My daughter goes to the mall a lot.

When I was her age, I didn’t even have a mall yet. haha. It was built when I was in 8th grade. There were some of the same stores like Spencers Gifts. But instead of getting Starbucks when I went with friends (because there wasn’t one), I usually got an Orange Julius. Plus coffee was made by the devil. Sorry, I shouldn’t joke.

Kids our age hung out at the arcade.
It was called Time Out and it was dark and loud. Games like Pacman and Ms. Pacman, Donkey Kong Jr., Tempest, Centipede, Frogger, Asteroids and Gataga were pretty popular. The arcade was always packed with lines waiting and crowds watching and stiff competition for top scores. It’s kind of funny now to think about the rivalry especially amongst the boys. And by rivalry, I mean sometimes fights broke out. Kids kept mall security hopping. The guys that worked there were always cute, but of course too old for us. haha.

Stickers were really popular even in junior high.
It wasn’t called middle school because it was only 7th and 8th grade. There was a store in the mall that sold nothing, but stickers and stuffed animals. It was called the Rainbow Shop. I had tons of sticker albums and a HUGE collection. None were stuck into pages. They all still had the backing. I used to trade them in school, give them to friends or send them to pen pals. I had several international pen pals. My favorite stickers were scratch and sniff (Anyone remember the skunk,  gasoline or band-aid smell stickers?) and I liked the puffy stickers, too. A lot of the stickers came on a roll at the store and you could just tear off as many as you wanted to buy.

valley

 

 

This was the time period when girls started Valley Talk (Valspeak).
The movie Valley Girl (with Nicholas Cage) came out two years after most girls were already using ValSpeak, but it was a fun movie. Valley talk was so much a part of my young teens that I still catch myself using some words.

book

Clothing-wise, my friends and I would shop for mini-skirts, legwarmers, polo shirts and designer jeans and baggy jeans that were pleated in the front. Oddly, just like Ally, I wore Sperrys shoes sometimes, too. But no one I know ever wore colorful types that they have now.
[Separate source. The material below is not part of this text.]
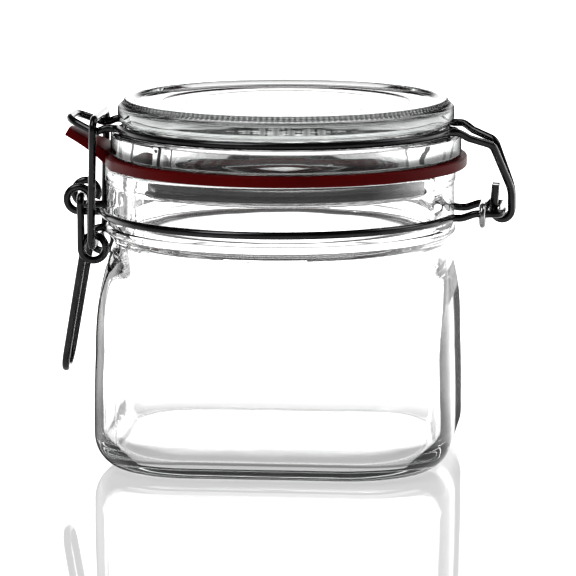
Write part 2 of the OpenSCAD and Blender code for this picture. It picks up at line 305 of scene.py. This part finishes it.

I would often buy designer shoelaces, too. We used to add our friendship pins on them. When Ally bought colorful skate laces, it made me think about the laces I bought as a kid, but mine were for sneakers. Do Michigan kids call sneakers tennis shoes? I bought a lot of Jordache purses because they were the perfect size, too.
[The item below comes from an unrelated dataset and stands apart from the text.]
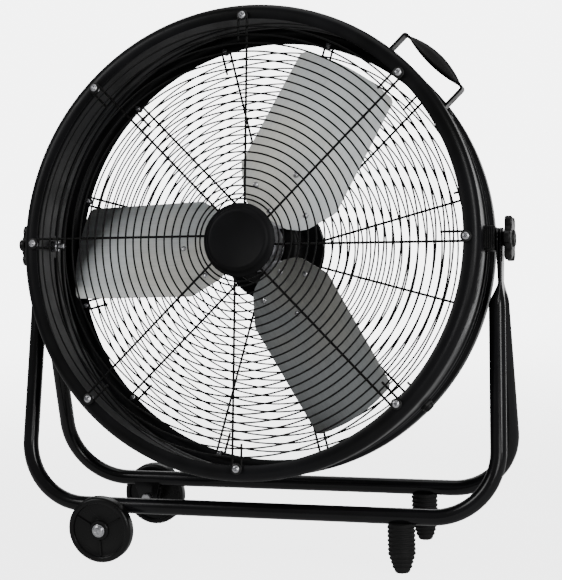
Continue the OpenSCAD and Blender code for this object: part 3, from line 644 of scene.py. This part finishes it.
def make_guard(end, count, first, inner_r, rings_from, spoke_z, ring_z):
    """Hairpin spokes and rings of one guard; the front one has a small extra ring."""
    spokes, rings = Shape(), Shape()
    for turned in around(count, first):
        spokes.tube(hairpin_path(inner_r), SPOKE_D / 2, turned @ shift(z=spoke_z))
    radii = [RING_FIRST + i * RING_PITCH for i in range(rings_from, RING_COUNT)]
    if end == "front":
        radii.insert(0, RING_FIRST - 7)
    for r in radii:
        section = arc(r, ring_z, RING_D / 2, 0, 324, 9)
        rings.revolve(section, segments=180)
    for shape, part in ((spokes, "spoke"), (rings, "ring")):
        shape.piece("%s_%s_wires" % (end, part), "drum", wire_paint, "black_wire",
                    ["%s_guard_%ss" % (end, part)], DRUM)


def disc_profile(r, low, high, bore=14, edge=0.6):
    """Flat disc whose rim is eased by edge."""
    rim = [(r - edge, low), (r, low + edge), (r, high - edge), (r - edge, high)]
    return [(bore, low)] + rim + [(bore, high)]


def make_front_cap():
    base = LIP_FRONT + SPOKE_D + 0.1
    profile = [(0, base + 10.4), (39, base + 10.4), (45, base + 8), (51, base), (54.4, base)]
    profile += [(55, base + 0.8), (54.6, base + 1.9), (53, base + 2.6)]
    profile += [(50.2, base + 4.2), (47.6, base + 8.2), (45.6, base + 10.8), (43, base + 11.8)]
    profile += [(41, base + 12), (39.6, base + 11.7), (38.4, base + 11.2), (0, base + 11.2)]
    shape = Shape()
    shape.spin(profile, segments=128)
    shape.piece("front_cap_pressing", "drum", cap_paint, "cap_paint", ["front_cap"], DRUM, sharp=50)
    plate = Shape()
    low = LIP_FRONT - 2.05
    plate.spin(disc_profile(50, low, low + 2, 0, 0.5), segments=96)
    plate.piece("front_guard_disc", "drum", wire_paint, "black_wire", ["front_guard_plate"], DRUM)


def make_guard_fasteners():
    front, washers, front_nuts = Shape(), Shape(), Shape()
    washer = [(2.8, GAP), (7.5, GAP), (8, 0.4), (8, 1.2), (7.5, 1.55), (2.8, 1.55)]
    for i, turned in enumerate(around(FRONT_SPOKES)):
        spot = turned @ shift(SCREW_CIRCLE, 0, LIP_FRONT + SPOKE_D)
        add_screw(front, spot @ shift(z=1.65) @ turn(i * 37), 5.5, 4, 2.5, 13)
        washers.revolve(washer, spot, 40)
        add_nut(front_nuts, spot @ shift(z=-SPOKE_D - SHEET - GAP) @ turn(180, "X"), 9.2, 4, 2.5)
    rear, rear_nuts = Shape(), Shape()
    for i, turned in enumerate(around(REAR_SPOKES, REAR_SPOKE_FIRST)):
        spot = turned @ shift(SCREW_CIRCLE, 0, -LIP_REAR)
        behind = spot @ shift(z=-SPOKE_D - GAP) @ turn(180, "X")
        add_screw(rear, behind @ turn(i * 41), 5.5, 4, 2.5, 11)
        add_nut(rear_nuts, spot @ shift(z=SHEET + GAP), 9.2, 4, 2.5)
    front.piece("front_guard_screws", "drum", zinc, "bright_zinc", ["front_screws"], DRUM)
    washers.piece("front_guard_washers", "drum", black_oxide, "black_fastener", ["front_washers"],
                  DRUM)
    front_nuts.piece("front_guard_nuts", "drum", zinc, "bright_zinc", ["front_nuts"], DRUM)
    rear.piece("rear_guard_screws", "drum", zinc, "bright_zinc", ["rear_screws"], DRUM)
    rear_nuts.piece("rear_guard_nuts", "drum", zinc, "bright_zinc", ["rear_nuts"], DRUM)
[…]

We would spend a lot of time in the record stores at the mall.
I didn’t have CDs or iTunes. I had a record player, a cassette player, a portable pocket radio, and an 8track player and later on a Sony Walkman (cassette player). I didn’t get the CD player walkman until I was much older. So seeing Ally with Beats, an iPad, iPhone, etc. is a lot different. But hey, music is different now, too. Some of the first records that I bought with my own money were by Pat Benatar. haha

I used to record music directly off the radio, too.
I had tons of Mix tapes. My friends and I would call radio stations and make requests and dedicate the songs to our friends or crushes often, too. Sometimes we would call and dedicate songs, but not say who we were and then laugh and laugh because in school the next day, other people that heard the dedication would wonder who called it in. Silly, I know. And not that I had any crushes or did I? hahaha I’ll never tellllll. OK, I’ll make one confession. In the photo of me below, I’m wearing a hat that belonged to the boy I had a crush on at the time. It was not a fashion statement.

Looking back, I think some stuff seemed kind of childish for my age, while other things seemed too mature for my age at the time. LOL The 80’s were just crazy, I guess.